Which Book-To-Film Adaptations Are Critics Searching For?

2025-08-27 14:50:51 185

3 Answers

Vivian
Vivian
2025-08-29 13:49:33
When I scroll through film blogs and critics’ roundtables, the conversations tend to orbit the same heavyweights: 'House of Leaves', 'Infinite Jest', 'Blood Meridian', 'The Secret History', and sometimes 'A Confederacy of Dunces'. What fascinates me is that critics aren’t always clamoring for a slavish page-to-screen copy; they’re searching for an interpretive key — a director or format that respects the core of a book while translating its unique language into cinematic terms.

Take 'House of Leaves' as an example: its typography and footnotes are integral to the reader’s experience, so critics argue for an adaptation that uses sound design, editing, and production design as narrative devices rather than mere decoration. With 'Infinite Jest', the fragmentation and footnote culture push people toward serialized television or anthology structures. And 'Blood Meridian' is the ultimate ethical puzzle — can a filmmaker depict McCarthy’s prose without aestheticizing violence? Critics also track practical barriers: who owns the rights, will a streamer bankroll an unruly project, and can the screenplay preserve thematic density without feeling like an outline? Those are the adaptations that keep showing up in critic wishlists, partly because they promise creative risk and partly because their successful realization would shift how we think about literary cinema.
Oscar
Oscar
2025-08-29 15:13:19
There’s a whole hobby among critics — and I’ve fallen into it, too — of hunting down literary beasts that feel ‘unfilmable’ and daydreaming about who could possibly tame them. Off the top of my head, the usual suspects keep cropping up: 'Blood Meridian' by Cormac McCarthy, 'House of Leaves' by Mark Z. Danielewski, 'Infinite Jest' by David Foster Wallace, and Donna Tartt’s 'The Secret History'. Critics aren’t just naming titles; they’re sketching moods. They want the bleak, operatic violence of 'Blood Meridian' handled without glamorization, the labyrinthine meta-structure of 'House of Leaves' translated into an immersive experience, and the sprawling, manic architecture of 'Infinite Jest' broken into something that can breathe on screen rather than collapse under its own ambition.

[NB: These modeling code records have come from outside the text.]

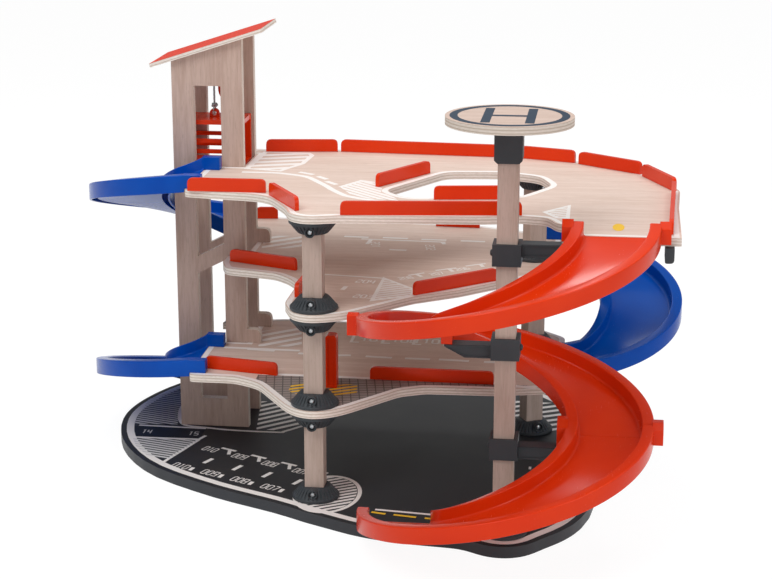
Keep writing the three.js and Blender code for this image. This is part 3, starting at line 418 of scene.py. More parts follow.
# %% [markdown]
# ## Meshes from rings
#
# Most shapes here are a closed outline carried along a path. `tube` joins a list of such
# rings into one closed skin, and `add` puts any set of points and faces in the scene.
# The builder works in millimetres and `add` turns them into metres.

# %% Mesh helpers
def linked(name, mesh, material):
    piece = bpy.data.objects.new(name, mesh)
    bpy.context.scene.collection.objects.link(piece)
    mesh.materials.append(material)
    return piece


def add(name, points, faces, material, body="garage", place=None, edge=0.0, smooth=40.0):
    """A piece from points in millimetres, with its edges softened by a width in metres."""
    mesh = bpy.data.meshes.new(name)
    mesh.from_pydata([Vector(p) * MM for p in points], [], faces)
    if place:
        mesh.transform(place)
    bm = bmesh.new()
    bm.from_mesh(mesh)
    bmesh.ops.recalc_face_normals(bm, faces=bm.faces)
    bm.to_mesh(mesh)
    bm.free()
    piece = linked(name, mesh, material)
    if edge:
        soften(piece, edge, smooth)
    else:
        shade_by_angle(piece, smooth)
    if body:
        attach(piece, body)
    return piece


def tube(rings, closed=False):
    """Points and faces of rings joined in turn, with both ends capped unless closed."""
    count = len(rings[0])
    points = [p for ring in rings for p in ring]
    faces = []
    turns = len(rings) if closed else len(rings) - 1
    for i in range(turns):
        first, second = i * count, ((i + 1) % len(rings)) * count
        for j in range(count):
            k = (j + 1) % count
            faces.append((first + j, first + k, second + k, second + j))
    if not closed:
        faces.append(tuple(range(count)))
        faces.append(tuple(range((len(rings) - 1) * count, len(rings) * count)))
    return points, faces


def thickened(name, bm, depth, material):
    """A flat sheet of faces made solid downwards."""
    grown = bmesh.ops.extrude_face_region(bm, geom=list(bm.faces))
    lowered = [g for g in grown["geom"] if isinstance(g, bmesh.types.BMVert)]
    bmesh.ops.translate(bm, verts=lowered, vec=(0, 0, -depth))
    bmesh.ops.recalc_face_normals(bm, faces=bm.faces)
    mesh = bpy.data.meshes.new(name)
    bm.to_mesh(mesh)
    bm.free()
    return linked(name, mesh, material)


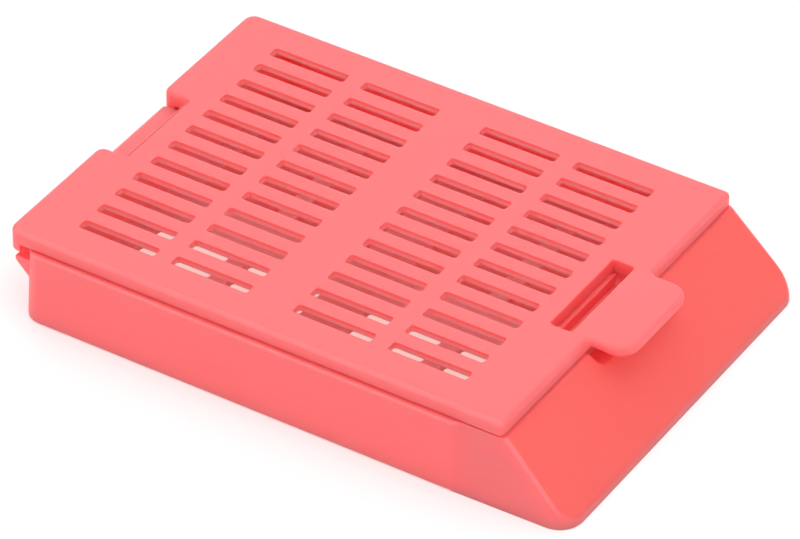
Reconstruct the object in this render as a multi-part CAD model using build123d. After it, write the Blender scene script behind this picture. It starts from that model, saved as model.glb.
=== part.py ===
"""Tissue cassette: an open slotted box with a 45 degree writing panel, and a slotted lid that hinges
at the rear and snaps shut behind the panel.

Millimetres. While a piece is drawn, x runs from the rear edge of the closed lid (x = 0) to the foot of the
writing panel, y runs across the cassette from its middle, and z runs up from the surface it stands on.
Each piece is moved back by half the length when it is written, so the origin is the bottom centre.
"""
from build123d import *
import math
import os

# Overall
LENGTH = 40.6             # lid's rear edge to the foot of the writing panel
WIDTH = 28.5              # across the base
HEIGHT = 6.15             # underside of the base to the top of the closed lid

# Base
WALL = 1.0                # side, rear and inner front wall thickness
FLOOR = 0.6
REAR_WALL_SETBACK = 1.1   # lid's rear edge to the outside of the rear wall
WALL_DRAFT = 2.0          # lean of the pocket's outer walls, degrees
REAR_CORNER_R = 1.4       # outside rear corners in plan
FRONT_CORNER_R = 1.6      # outside front corners in plan
POCKET_CORNER_R = 1.2     # inside corners of the specimen pocket
CHEEK_LENGTH = 7.8        # side cheeks, back from the foot of the panel
CHEEK_INSET = 0.05        # side of the base to the foot of the cheek, where the cheek starts
CHEEK_TOE_INSET = 0.2     # the same at the foot of the panel
CHEEK_LEAN = 4.5          # lean of the cheeks, degrees

# Writing panel, sloped at 45 degrees
PANEL_THICKNESS = 1.0     # square to the slope
PANEL_FOOT = 0.4          # upright edge at the foot of the slope
PANEL_LEDGE = 0.25        # flat top of the base left showing ahead of the lid
PANEL_EDGE_R = 0.45       # round along the sides of the slope
WEB = 1.2                 # roof of the hollow behind the panel
PANEL_NOTCH_WIDTH = 7.9   # notch in the top of the panel, under the thumb tab
PANEL_NOTCH_DEPTH = 0.8
PANEL_NOTCH_R = 0.7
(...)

I also see a pattern where critics worry about tone and format more than fidelity. Some books practically beg for miniseries treatment — 'Infinite Jest' or 'The Amazing Adventures of Kavalier & Clay' feel like TV, where time and patience let you live inside characters rather than compress them. Others, like 'Blood Meridian', raise questions about cinematic responsibility: who should helm a project like that, and can a director capture its moral void without turning it into spectacle? Then there are legacy problems: rights tangled in estates (hello, 'A Confederacy of Dunces') and previous misfires like 'The Goldfinch' that make critics cautious but curious. Personally, I love reading these hypotheticals because they’re where critics reveal what they value — atmosphere, narrative architecture, and a director’s moral compass — and I keep a running mental casting list whenever a new adaptation rumor pops up.
Aiden
Aiden
2025-08-31 09:56:50
As someone who loves talking late-night about books and film, I notice critics keep circling a few names when they hunt for the next big literary adaptation: 'House of Leaves', 'Infinite Jest', 'Blood Meridian', 'The Secret History', and 'A Confederacy of Dunces'. The common thread is challenge — spatially experimental novels, sprawling encyclopedic works, morally thorny epics, and comic novels that rely on a single, eccentric voice are the ones critics obsess over. They’re looking for adaptations that don’t just reproduce plot, but find cinematic equivalents for form: sound and camera for 'House of Leaves', serialized structure for 'Infinite Jest', a sober, restrained eye for 'Blood Meridian', and a director with a feel for tone and timing for 'A Confederacy of Dunces'. I get a kick out of these conversations because they reveal what critics value: not fidelity alone, but creative translation. Whenever a streaming giant or auteur director gets attached to one of these, I suddenly start making speculative playlists and casting notes — and I’m not alone in that habit.